The sector’s earning dropped by £2.7bn (£5.8bn to £3.1bn) reflecting lost partnership investment and fundraising, and in August 2020 the Association of British Orchestras reckoned orchestras were losing £6m a month. Nearly a quarter of musicians are considering changing career say the Musicians’ Union and the Incorporated Society of Musicians, 77% expect their earnings to plummet and 42% are thinking of moving abroad. On top of everything else, 73% of our freelance musicians, and three-quarters of them are freelance, mostly uncovered by government schemes, have developed mental health issues.
Help Musicians, the old Musicians Benevolent Fund, has historically helped 19,000 players get out of crisis, but it has recently opened a new £1m fund because no crisis has been as bad as this. The charity found that 900 professionals are in severe difficulties with 75% earning less than £1,000 n December, normally the highest earning month in the calendar. In 2020 there were almost 60,000 working regularly in the UK; last year it had dropped to 52,000 and is still diving.
And yet…
Touring to Europe has been vital for British ensembles and performers, and the quality of their work has always made them popular in Continental venues, but while that aspect of musical life is a shitstorm for orchestras as organisations and musicians as individuals at the moment, the ludicrous red tape that has been wrapped around travelling and transporting instruments, not to mention the extra fees, the visas and work permits that clog up the works that were running so smoothly until 18 months ago, there is a brighter side peeping over the louring horizon.

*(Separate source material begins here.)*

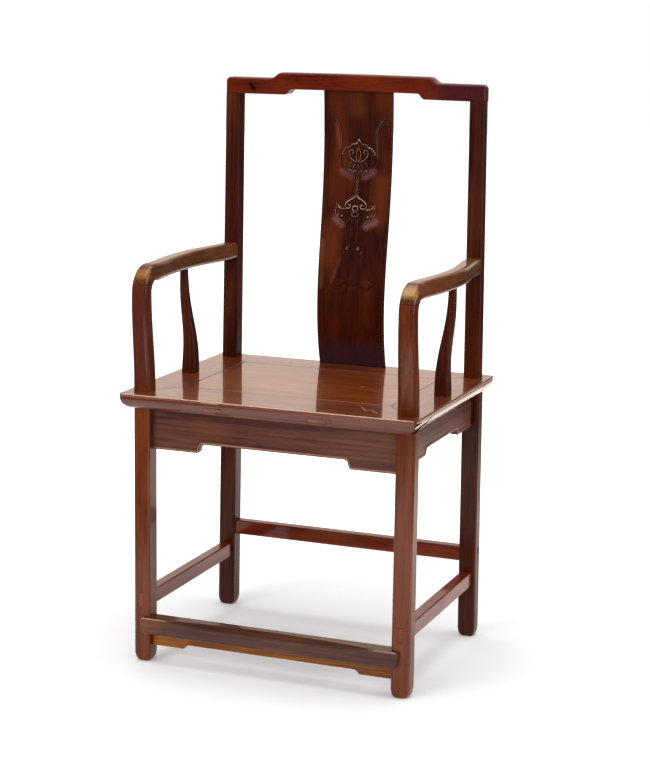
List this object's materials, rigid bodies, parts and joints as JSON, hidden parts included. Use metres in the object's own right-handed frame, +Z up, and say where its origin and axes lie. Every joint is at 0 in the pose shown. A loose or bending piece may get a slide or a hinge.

The view across the English Channel is not the only outlook for our music. With no live music for the best part of two years, orchestras and venues at home had been close to collapse and only the government’s £2bn culture recovery fund keeping them alive. Yet this week the Royal Philharmonic Orchestra published a report with an unexpectedly hopeful title, From Restriction to Recovery: public engagement with orchestral music during a critical year.

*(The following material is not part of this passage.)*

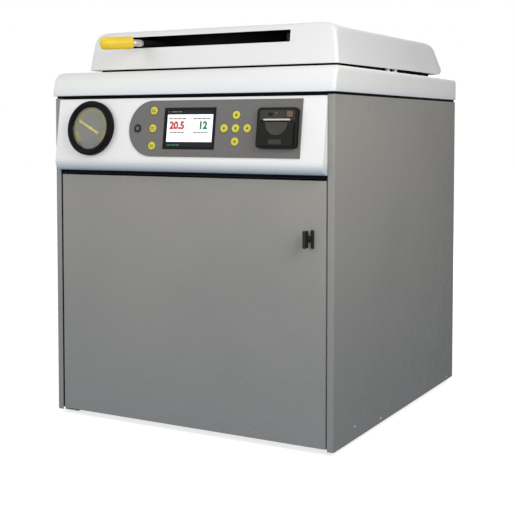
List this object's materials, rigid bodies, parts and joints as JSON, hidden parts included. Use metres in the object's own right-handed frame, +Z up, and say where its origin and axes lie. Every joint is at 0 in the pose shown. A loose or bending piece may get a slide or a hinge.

Because while orchestra managers have been wrestling with the double intransigencies of our Home Office and European customs bureaucrats, music has not stopped happening. When the RPO at last returned to the concert hall in February the Royal Festival Hall was packed and there was a palpable collective sigh of relief. “1,000 people all gasping at that exact moment” the RPO’s managing director, James Williams, tells AI. “It's the most electric thing in the world”.

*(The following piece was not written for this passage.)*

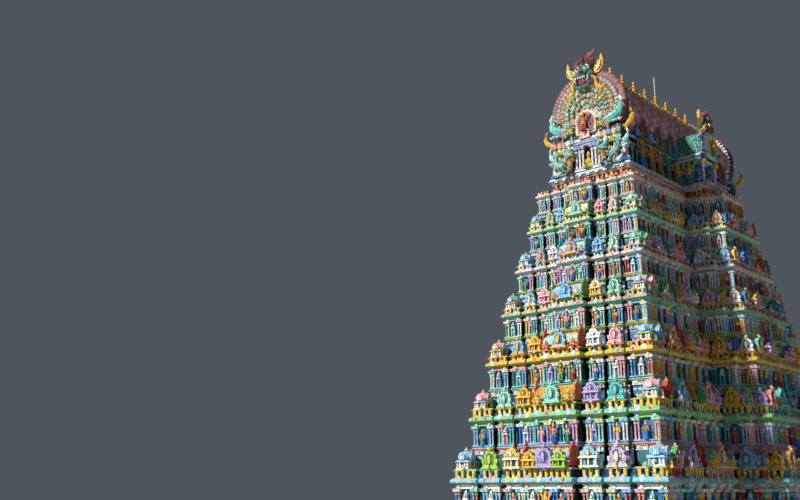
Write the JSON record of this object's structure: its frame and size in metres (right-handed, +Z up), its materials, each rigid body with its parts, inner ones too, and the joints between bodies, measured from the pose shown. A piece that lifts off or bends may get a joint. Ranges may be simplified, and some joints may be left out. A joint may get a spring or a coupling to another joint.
{
  "type": "temple gateway tower (gopuram), 1:2 scale model",
  "caption": "Nine-storey painted gopuram at 1:2: granite gate house with a passage, stepped storeys with cornices and shrine parapets, barrel roof with gables and finials.",
  "frame": {"origin": "centre of the tower's footprint at ground level", "axes": "+Z up, X along the broad faces, Y along the gate passage, with the front at -Y"},
  "size_m": [18.4528, 11.8272, 25.75],
  "materials": {
    "granite": "rough",
    "wall_stucco": "painted matte",
    "cornice_stucco": "painted matte",
    "parapet_stucco": "painted matte",
    "gable_stucco": "painted matte",
    "roof_tile": "satin",
    "dormer_tile": "satin",
    "brass": "polished"
  },
  "bodies": {
    "root": {"gate_house_west": "granite", "gate_house_east": "granite", "gate_ceiling": "granite", "gate_cornice": "granite", "gate_parapet": "parapet_stucco", "storey_1_wall": "wall_stucco", "storey_1_cornice": "cornice_stucco", "storey_1_parapet": "parapet_stucco", "storey_2_wall": "wall_stucco", "storey_2_cornice": "cornice_stucco", "storey_2_parapet": "parapet_stucco", "storey_3_wall": "wall_stucco", "storey_3_cornice": "cornice_stucco", "storey_3_parapet": "parapet_stucco", "storey_4_wall": "wall_stucco", "storey_4_cornice": "cornice_stucco", "storey_4_parapet": "parapet_stucco", "storey_5_wall": "wall_stucco", "storey_5_cornice": "cornice_stucco", "storey_5_parapet": "parapet_stucco", "storey_6_wall": "wall_stucco", "storey_6_cornice": "cornice_stucco", "storey_6_parapet": "parapet_stucco", "storey_7_wall": "wall_stucco", "storey_7_cornice": "cornice_stucco", "storey_7_parapet": "parapet_stucco", "storey_8_wall": "wall_stucco", "storey_8_cornice": "cornice_stucco", "storey_8_parapet": "parapet_stucco", "storey_9_wall": "wall_stucco", "storey_9_cornice": "cornice_stucco", "crown_kerb": "parapet_stucco", "crown_platform": "cornice_stucco", "crown_neck": "wall_stucco", "crown_roof": "roof_tile", "gable_west": "gable_stucco", "gable_east": "gable_stucco", "dormer_front": "dormer_tile", "dormer_back": "dormer_tile", "finial_1": "brass", "finial_2": "brass", "finial_3": "brass", "finial_4": "brass", "finial_5": "brass", "finial_6": "brass", "finial_7": "brass", "finial_8": "brass", "finial_9": "brass", "lightning_rod": "brass"}
  },
  "joints": []
}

‘Across the board, engagement with orchestral music grew’
Far from alienating people from music because venues were closed, they have not only sought it elsewhere but the audience is actually growing, meaning there are new music lovers buying tickets for concerts now.
“Many people connected with music to help them get through a challenging period” says Williams in the report. “Some escaped through music, and others used it as an essential and enriching tool to help maintain health and well-being. Across the board, engagement with orchestral music grew.”
The research was done for the RPO by Maru/Blue at regular intervals between December 2020 and January 2022 with a sample of 2,000 adult participants, and it found that “engagement with music” - an interestingly wide term - actually increased over the period, via radio (up 3%), television (+8%) and online (+2%). It pointed to a new level of co-operation between the music industry and broadcasters and online platforms.
Within that are remarkable figures: 80% of under-35s used music to get calm, 85% - 85%! - of young people turned to music for inspiration, and one-in-ten respondents used orchestral music to deal with insomnia.
One of the most significant things to emerge from this report is the response of BAME people, a sector that has stereotypically been assumed to have felt alienated by classical music. They really don’t. During lockdown they actually felt welcomed - 63% against a national average of 58% - and that while they were unfamiliar with classical music were not unenthusiastic about it after their first experience. AND 5% more than the national average felt that music should be taught as a core subject in schools.
The RPO, which lost £430,000 in 2021, has historically been a bit of a maverick among orchestras, challenging the status quo (it gets less ACE subsidy than any other symphony orchestra) and even threatening to sue the Arts Council at one point over not being given resident status at the Southbank Centre. Now, while it has a residency at Cadogan Hall and a renewed association with the Royal Albert Hall as well as programming concerts at the RFH, it has moved its HQ from Farringdon to Wembley where it is immersing itself in the Brent community. There is even a more realistic approach from commerce in its approach to sponsorship, showing a new interest in organisations that have youth involvement.
The report is a justification of that move, says Williams, showing that the emphasis now is on connecting with your actual and potential audiences, and it’s timely. “We’re nearing a return to where we were two years ago; certainly the coming financial year, 2023, is looking very strong”.
And it’s a misapprehension that audiences will just stick with broadcast and online and stay away from live venues, he says, with the report telling him there there’s something fundamental still in the concert experience, both for audience and players. “Gone are the days of a sort of run of the mill performance” he says. “Every performance now feels like an event”.
But a new or reawakened audience is one thing, funding performances is another. There is simply less money in the world because of the layers of economic catastrophe. “I think we are going to see what impact all of those combined issues is going to have on the performing arts going forward” Williams says, and the report will help the RPO and the rest of the music sector take its next cautious steps in a new world.
Reports like this are guides to be interpreted, however, and then used. “It’s really helpful to put up the mirror sometimes, to be brave and select change in response to what people are telling you they want and think. But it’s important always to be led by the art, not just following the polls and letting them tell us what we’ve got to do” he says.
“We’ve got to be cultural leaders as well.”